I went anyway. The wedding was lovely. The bride was beautiful, the couple very much in love. Dinner was delicious. Spending time with my BFF was a blast. I was okay.

Until the third glass of wine.

There is something about alcohol that either makes you way too happy, or sends you in the opposite direction. In my case, and on this evening, it sent me toward the unhappy direction. I could no longer hold in my sadness. I withdrew to a world inside of my head where I was the bride and my special guy stared lovingly into my eyes as we danced the night away. In the midst of all that wedding happiness and chatter, I felt so alone. So I disappeared to a bathroom stall and wept.

I felt so ashamed. Not only was I breaking one of the Ten Commandments by coveting, but I was crying in the midst of a celebration. There, in the bathroom stall, that critical inner voice began to speak:

What the hell is wrong with you? You are so pathetic. This is ridiculous. This is a happy occasion and you have no reason to be sad. You are acting like a loser. You should have stayed home if you were going to be this way. You always have these emotional problems. This is why no one likes to hang out with you. This is why you are alone. Seriously, get over it.

After listening to my inner critic, I got myself together and emerged from the bathroom in a foul mood. I was completely disgusted with myself and what I was feeling. I isolated and sat in a corner. My best friend tried to get me to participate in more of the festivities and I refused. I wanted to leave as soon as possible.

Here is the question: Was my problem that I was just an emotional basket case because I was at a wedding? Or could it have been that my eventual foul mood and isolation resulted from me allowing my inner critic to bring me to shame?

Of course the wine had a lot to do with it. But for those of you who have been with me through this journey, you probably know the answer.

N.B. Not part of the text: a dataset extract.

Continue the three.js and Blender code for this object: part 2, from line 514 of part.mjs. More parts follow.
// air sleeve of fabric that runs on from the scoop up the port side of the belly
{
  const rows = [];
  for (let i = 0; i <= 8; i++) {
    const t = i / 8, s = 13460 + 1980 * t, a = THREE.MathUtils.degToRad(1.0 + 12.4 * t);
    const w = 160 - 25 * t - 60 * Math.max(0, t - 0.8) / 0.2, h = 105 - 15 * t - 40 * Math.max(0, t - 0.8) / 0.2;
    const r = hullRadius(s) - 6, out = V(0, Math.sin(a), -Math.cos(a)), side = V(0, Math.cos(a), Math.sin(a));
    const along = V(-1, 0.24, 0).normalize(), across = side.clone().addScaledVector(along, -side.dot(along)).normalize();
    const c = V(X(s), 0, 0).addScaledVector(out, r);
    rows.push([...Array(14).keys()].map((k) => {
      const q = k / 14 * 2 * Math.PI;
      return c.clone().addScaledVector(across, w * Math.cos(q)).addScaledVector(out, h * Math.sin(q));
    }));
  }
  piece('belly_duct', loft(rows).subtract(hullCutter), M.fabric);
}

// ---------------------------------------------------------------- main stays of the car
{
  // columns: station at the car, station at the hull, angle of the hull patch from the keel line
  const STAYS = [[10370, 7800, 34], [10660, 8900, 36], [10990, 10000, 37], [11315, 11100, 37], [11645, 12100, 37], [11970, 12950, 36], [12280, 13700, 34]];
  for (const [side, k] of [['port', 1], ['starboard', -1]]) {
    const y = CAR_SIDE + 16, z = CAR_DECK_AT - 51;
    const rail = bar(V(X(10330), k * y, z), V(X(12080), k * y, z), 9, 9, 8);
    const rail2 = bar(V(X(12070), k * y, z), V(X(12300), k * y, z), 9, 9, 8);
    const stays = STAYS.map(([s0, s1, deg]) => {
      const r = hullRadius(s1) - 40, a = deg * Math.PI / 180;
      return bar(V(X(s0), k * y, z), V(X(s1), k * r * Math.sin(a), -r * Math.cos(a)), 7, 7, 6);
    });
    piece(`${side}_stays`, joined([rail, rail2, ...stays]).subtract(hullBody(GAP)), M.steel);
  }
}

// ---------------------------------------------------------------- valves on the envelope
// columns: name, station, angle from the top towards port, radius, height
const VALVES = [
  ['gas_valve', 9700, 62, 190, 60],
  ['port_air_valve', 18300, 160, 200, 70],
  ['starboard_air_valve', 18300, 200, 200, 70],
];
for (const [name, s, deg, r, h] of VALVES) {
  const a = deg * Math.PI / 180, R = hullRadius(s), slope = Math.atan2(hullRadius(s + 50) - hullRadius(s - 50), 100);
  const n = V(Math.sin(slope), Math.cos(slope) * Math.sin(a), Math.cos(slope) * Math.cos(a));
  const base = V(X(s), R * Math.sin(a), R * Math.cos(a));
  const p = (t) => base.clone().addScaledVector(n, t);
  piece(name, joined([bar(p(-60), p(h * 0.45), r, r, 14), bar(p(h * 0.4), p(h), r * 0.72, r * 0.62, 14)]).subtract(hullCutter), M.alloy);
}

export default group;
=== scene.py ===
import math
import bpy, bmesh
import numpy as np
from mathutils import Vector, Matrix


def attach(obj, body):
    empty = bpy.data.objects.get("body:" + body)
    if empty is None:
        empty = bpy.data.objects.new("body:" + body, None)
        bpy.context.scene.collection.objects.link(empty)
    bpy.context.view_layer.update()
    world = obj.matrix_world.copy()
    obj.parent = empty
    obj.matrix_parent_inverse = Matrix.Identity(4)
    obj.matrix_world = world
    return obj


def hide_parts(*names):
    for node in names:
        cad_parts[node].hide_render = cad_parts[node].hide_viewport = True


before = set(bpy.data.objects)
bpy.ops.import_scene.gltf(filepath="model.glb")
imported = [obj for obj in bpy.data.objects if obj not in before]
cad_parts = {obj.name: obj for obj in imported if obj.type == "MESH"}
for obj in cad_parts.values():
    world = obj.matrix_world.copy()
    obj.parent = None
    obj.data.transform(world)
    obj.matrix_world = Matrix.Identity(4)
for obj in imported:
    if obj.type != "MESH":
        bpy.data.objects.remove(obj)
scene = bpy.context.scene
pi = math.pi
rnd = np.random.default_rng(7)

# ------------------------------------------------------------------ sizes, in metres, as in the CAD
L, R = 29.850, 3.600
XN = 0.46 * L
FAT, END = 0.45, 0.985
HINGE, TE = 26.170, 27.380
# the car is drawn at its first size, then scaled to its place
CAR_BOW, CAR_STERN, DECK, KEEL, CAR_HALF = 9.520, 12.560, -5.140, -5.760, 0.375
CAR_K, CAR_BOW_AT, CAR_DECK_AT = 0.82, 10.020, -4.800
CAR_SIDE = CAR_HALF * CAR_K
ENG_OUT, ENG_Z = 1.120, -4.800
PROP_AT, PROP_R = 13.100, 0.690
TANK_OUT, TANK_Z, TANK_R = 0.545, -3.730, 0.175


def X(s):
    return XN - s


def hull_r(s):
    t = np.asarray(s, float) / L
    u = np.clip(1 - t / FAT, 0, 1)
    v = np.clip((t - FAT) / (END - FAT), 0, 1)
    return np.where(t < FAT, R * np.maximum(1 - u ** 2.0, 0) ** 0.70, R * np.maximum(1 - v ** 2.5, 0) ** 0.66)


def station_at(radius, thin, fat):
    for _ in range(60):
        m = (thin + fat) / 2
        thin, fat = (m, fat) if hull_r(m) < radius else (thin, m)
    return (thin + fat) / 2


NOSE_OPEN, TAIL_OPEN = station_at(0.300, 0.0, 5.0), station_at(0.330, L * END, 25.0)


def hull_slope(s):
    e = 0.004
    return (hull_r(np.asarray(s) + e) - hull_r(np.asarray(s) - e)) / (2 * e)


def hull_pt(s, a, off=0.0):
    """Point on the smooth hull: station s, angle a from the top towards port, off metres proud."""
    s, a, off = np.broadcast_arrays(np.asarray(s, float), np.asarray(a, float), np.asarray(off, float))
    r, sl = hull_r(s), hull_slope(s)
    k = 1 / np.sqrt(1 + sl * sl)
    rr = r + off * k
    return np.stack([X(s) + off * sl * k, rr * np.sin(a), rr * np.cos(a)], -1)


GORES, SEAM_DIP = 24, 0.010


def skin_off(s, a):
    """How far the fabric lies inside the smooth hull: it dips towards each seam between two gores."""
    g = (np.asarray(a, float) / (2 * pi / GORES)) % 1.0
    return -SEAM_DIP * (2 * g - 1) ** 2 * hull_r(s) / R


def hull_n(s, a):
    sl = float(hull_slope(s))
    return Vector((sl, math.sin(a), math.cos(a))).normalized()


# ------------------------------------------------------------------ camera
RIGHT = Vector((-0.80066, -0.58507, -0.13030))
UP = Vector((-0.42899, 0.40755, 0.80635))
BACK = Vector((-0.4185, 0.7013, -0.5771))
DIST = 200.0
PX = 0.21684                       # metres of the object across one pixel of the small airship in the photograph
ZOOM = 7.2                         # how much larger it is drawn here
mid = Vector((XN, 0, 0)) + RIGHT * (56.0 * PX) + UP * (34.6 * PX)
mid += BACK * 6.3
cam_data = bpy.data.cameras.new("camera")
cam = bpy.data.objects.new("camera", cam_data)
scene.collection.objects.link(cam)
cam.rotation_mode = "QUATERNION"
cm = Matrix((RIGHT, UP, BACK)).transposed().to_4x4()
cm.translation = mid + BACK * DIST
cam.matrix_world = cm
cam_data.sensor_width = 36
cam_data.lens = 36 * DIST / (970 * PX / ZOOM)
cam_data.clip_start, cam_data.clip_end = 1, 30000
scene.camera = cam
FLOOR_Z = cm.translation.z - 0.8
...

I was so ashamed about the pain that was triggered at this wedding, that I did not and would not allow myself to just sit with the pain. It was trying not to feel the pain that caused my suffering. It was judging my pain that made it worse.

“It’s our attraction to being free of pain that causes suffering.” -Charlotte Kasl (from If the Buddha Dated)

I never stopped to think that maybe a single, 37 year old, never married woman may have a right to have sad feelings at a wedding. So what. I wasn’t breaking any laws and I didn’t make a scene; my feelings were my own. Perhaps if I had just let them be, the pain would have eventually passed, and the healing would have began.